Although the dearth of pipelines and other needed infrastructure is deplorable, oilfield gas flares are not an indicator of the lack of storage or transportation facilities. Natural gas is found in, and is priced for market according to it’s btu concentrations. Most distribution utilities’ customers require a delivered burnablity of at least 950 but/cu ft. To achieve this rate, natural gas is blended from higher and lower powered gas sources, some as high as 1200 but/ cu ft.
However, if the gas found in a particular oil drilling site is too low of a concentration, say 550 but/ cu ft, it is unsuitable for blending because far too much expensive gas would be required to make the end product burnability acceptable.
The practice of flaring off weaker btu concentration gas has been a economic necessity in the industry for a very long time.
*BTU/ cu ft
They’d like to have that in the Ukraine right now....
Do you think that you will still be drilling in the Bakken formation 14 years from now?
The initial surge in activity was as much exploration (determining hotspots and limits in the overall play) as experimentation (finding out what works best), and to hold leases by production (single well on a 1280 acre spacing, as a rule).
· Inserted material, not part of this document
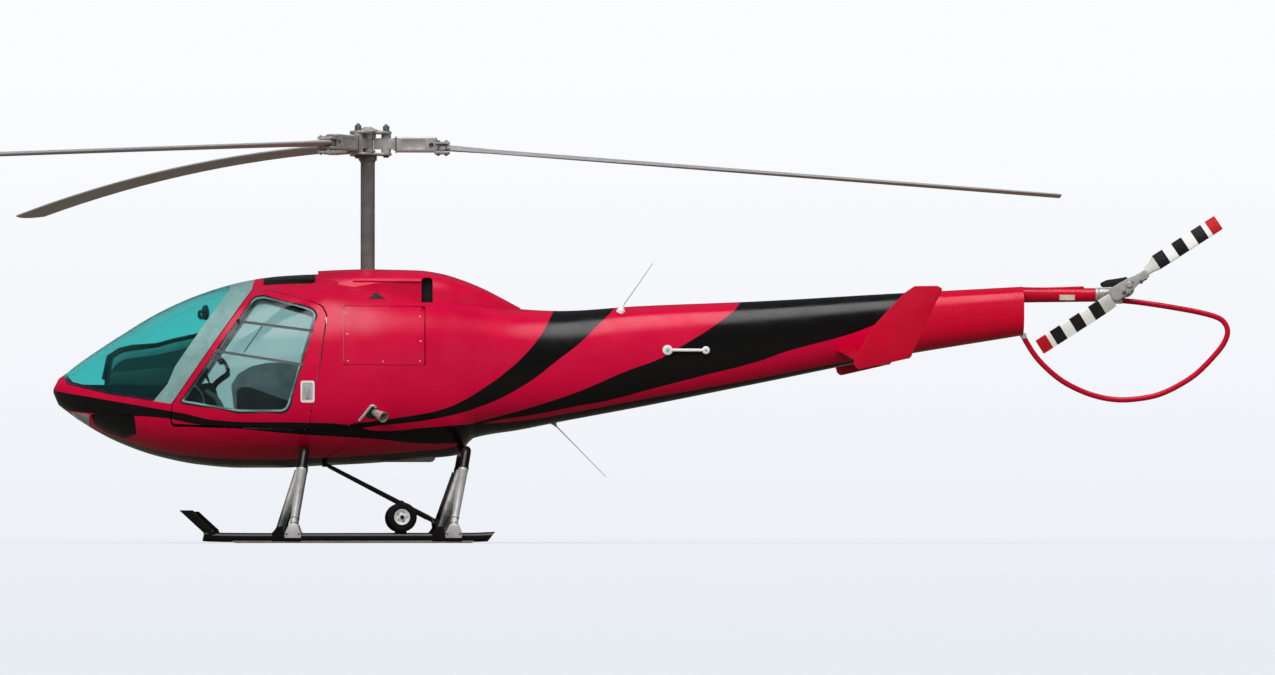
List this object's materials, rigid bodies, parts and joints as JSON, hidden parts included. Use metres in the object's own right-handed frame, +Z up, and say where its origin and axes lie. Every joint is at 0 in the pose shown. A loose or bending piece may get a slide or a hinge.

Now we are going back and drilling additional Bakken and Three Forks wells in that same spacing.
Progress since we have started in production techniques including fracturing methods has improved extraction efficiency, and will likely continue to do so, so even wellbores which have been produced may end up being twinned.
There is ample room for over four times the number of wells already drilled, so even with increases in drilling efficiency I expect there is at least another 14 years left to finish the developmental drilling.
Put wellheads in virtually every square mile over more than 13000 square miles of North Dakota, and feeder pipelines are part of the problem. The number and size of gas processing facilities needed are beginning to catch up, but even those products need a way to get to market in an area where a very significant portion of the oil leaves by rail because there just isn't enough pipeline capacity.